=== PROBLEM DESCRIPTION ===
Lines containing the string "joints" are to be counted; report the number and nothing more.

** start of DATA BLOCK **

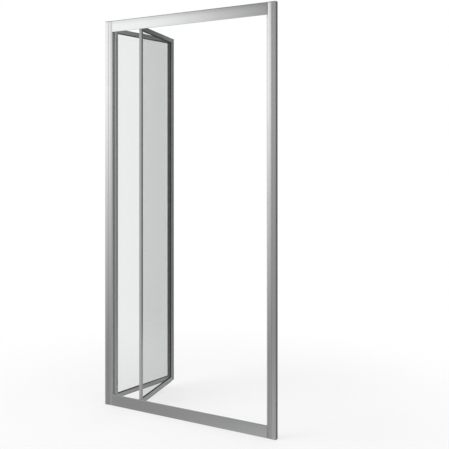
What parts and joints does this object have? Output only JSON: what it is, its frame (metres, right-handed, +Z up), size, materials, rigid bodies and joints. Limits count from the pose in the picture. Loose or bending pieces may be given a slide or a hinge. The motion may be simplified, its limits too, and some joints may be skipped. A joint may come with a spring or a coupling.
{
  "type": "bi-fold shower door",
  "caption": "Framed bi-fold shower door for a niche: clear glass leaves that fold inwards, on pivots at one side and on guides that slide in the header and the threshold.",
  "frame": {"origin": "middle of the threshold's underside, on the plane of the leaves' pivots and of the guide channels", "axes": "+Z up; X across the doorway, with the pivots' post on the -X side; -Y the room side, +Y the shower side"},
  "size_m": [0.896, 0.4057, 1.85],
  "materials": {
    "bright_aluminium": "bright anodised",
    "clear_glass": "clear",
    "grey_gasket": "matt",
    "dark_plastic": "satin",
    "grey_plastic": "satin",
    "magnet_grey": "matt",
    "stainless_steel": "plain"
  },
  "bodies": {
    "frame": {"threshold_rail": "bright_aluminium", "header_rail": "bright_aluminium", "wall_profile_left": "bright_aluminium", "wall_profile_right": "bright_aluminium", "jamb_left": "bright_aluminium", "jamb_right": "bright_aluminium", "jamb_cap_left": "grey_plastic", "jamb_cap_right": "grey_plastic", "corner_block_top_left": "dark_plastic", "corner_block_top_right": "dark_plastic", "corner_block_bottom_left": "dark_plastic", "corner_block_bottom_right": "dark_plastic", "corner_screw_top_left": "stainless_steel", "corner_screw_top_right": "stainless_steel", "corner_screw_bottom_left": "stainless_steel", "corner_screw_bottom_right": "stainless_steel", "lock_screw_bottom_left": "stainless_steel", "lock_screw_middle_left": "stainless_steel", "lock_screw_top_left": "stainless_steel", "lock_screw_bottom_right": "stainless_steel", "lock_screw_middle_right": "stainless_steel", "lock_screw_top_right": "stainless_steel", "pivot_block_top": "dark_plastic", "pivot_block_bottom": "dark_plastic", "side_seal_left": "grey_gasket", "strike_profile": "grey_plastic"},
    "leaf_a": {"hinge_stile": "bright_aluminium", "fold_stile_a": "bright_aluminium", "top_rail_a": "bright_aluminium", "bottom_rail_a": "bright_aluminium", "glass_a": "clear_glass", "gasket_hinge_side": "grey_gasket", "gasket_fold_side_a": "grey_gasket", "gasket_top_a": "grey_gasket", "gasket_bottom_a": "grey_gasket", "drip_seal_a": "grey_gasket", "hinge_pin_top": "stainless_steel", "hinge_pin_bottom": "stainless_steel", "fold_hinge_a": "dark_plastic", "fold_hinge_pin": "stainless_steel"},
    "leaf_b": {"lead_stile": "bright_aluminium", "fold_stile_b": "bright_aluminium", "top_rail_b": "bright_aluminium", "bottom_rail_b": "bright_aluminium", "glass_b": "clear_glass", "gasket_lead_side": "grey_gasket", "gasket_fold_side_b": "grey_gasket", "gasket_top_b": "grey_gasket", "gasket_bottom_b": "grey_gasket", "drip_seal_b": "grey_gasket", "lead_pin_top": "stainless_steel", "lead_pin_bottom": "stainless_steel", "fold_hinge_b": "dark_plastic", "magnet_strip": "magnet_grey"},
    "guide_top": {"guide_shoe_top": "grey_plastic"},
    "guide_bottom": {"guide_shoe_bottom": "grey_plastic"}
  },
  "joints": [
    {"name": "leaf_a_swing", "type": "hinge", "parent": "frame", "child": "leaf_a", "pos_m": [-0.3942, 0, 0.9255], "axis": [0, 0, 1], "range_deg": [-80.3, 5]},
    {"name": "fold_hinge", "type": "hinge", "parent": "leaf_a", "child": "leaf_b", "pos_m": [-0.32118, 0.38561, 0.9255], "axis": [0, 0, 1], "range_deg": [-10.1, 160.7]},
    {"name": "guide_top_pivot", "type": "hinge", "parent": "leaf_b", "child": "guide_top", "pos_m": [-0.24817, 0, 1.8243], "axis": [0, 0, 1], "range_deg": [-80.4, 5.1]},
    {"name": "guide_bottom_pivot", "type": "hinge", "parent": "leaf_b", "child": "guide_bottom", "pos_m": [-0.24817, 0, 0.02], "axis": [0, 0, 1], "range_deg": [-80.4, 5.1]}
  ],
  "couplings": [
    {"joint": "fold_hinge", "follows": "leaf_a_swing", "ratio": -2},
    {"joint": "guide_top_pivot", "follows": "leaf_a_swing", "ratio": 1},
    {"joint": "guide_bottom_pivot", "follows": "leaf_a_swing", "ratio": 1}
  ]
}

** end of DATA BLOCK **

=== FINAL RESULT ===
2